Kiki Fung added suspense: Without giving a spoiler, the characterisation of Berto in the last episode draws references from Feuillade's. There is a more specific reference but let's talk about it when you finish.

Lucie de Graff (Francoise Fabian), Frédérique (Juliet Berto)
on the roof of the Moulin Rouge, Out 1
OK…. Picking up the thread. Frederique (Juliet Berto) now has the letters and is trying to make a profit from them. She visits Emilie (Bulle Ogier) at her home and has changed her appearance. She is now sporting a short black wig/haircut and her face looks even more sallow by contrast. Emilie pays her off. She still has more letters and we discover that some are from Lucie de Graff (Francoise Fabian), the lawyer who spoke to Lili in her car at the end of Episode 2. In a meeting on the roof of the Moulin Rouge (Rivette seems to love doing scenes on the top of buildings.
Paris Nous Appartient
You can go all the way back to Paris Nous Appartient (1961) and find a similar predilection. No doubt nightmares for the camera crews.) Lucie calls Frederique’s bluff over money and walks off with the letters.

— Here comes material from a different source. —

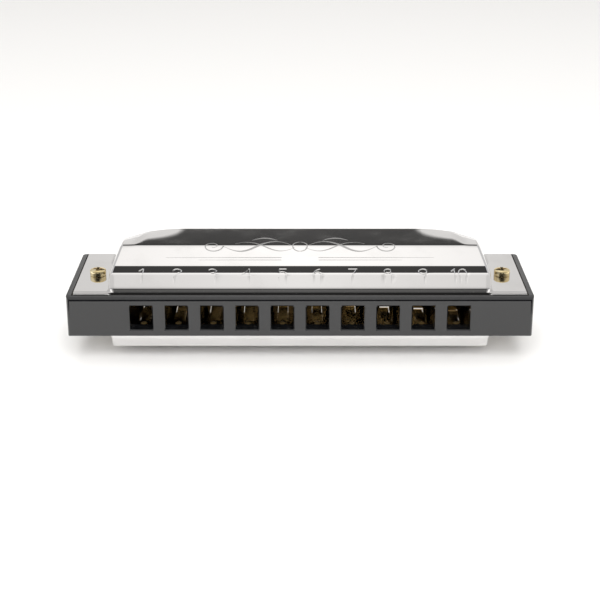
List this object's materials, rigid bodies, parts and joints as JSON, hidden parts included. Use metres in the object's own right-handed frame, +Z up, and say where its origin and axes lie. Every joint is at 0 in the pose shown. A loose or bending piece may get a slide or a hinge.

Colin (Jean-Pierre Leaud), Pauline/Emilie (Bulle Ogier)
Out 1
Meanwhile Colin (Jean-Pierre Leaud) is continuing his efforts to hit on Pauline/Emilie at her shop. She finds him resistible and who wouldn’t. Colin’s technique is manifestly ordinary, utterly insincere. Maybe its me. I’ve had a problem accepting Leaud as a very convincing actor for quite a long time. I make an exception for Jean Eustache’s La Maman et la Putain (1973) but not for much else after Les 400 Coups (Francois Truffaut, 1959). The embarrassment Pauline is feeling is relieved when up pops Sarah (Bernadette Lafont) who has a secret conversation with Pauline. Sarah leaves and Colin follows her.

End… so far. We are at the point of identifying quite a few of the members of the Treize. We are at a loss to know what they are conspiring about. I’m wondering if we ever will for it seems Rivette’s interest may be merely in the mechanics of membership rather than its purpose.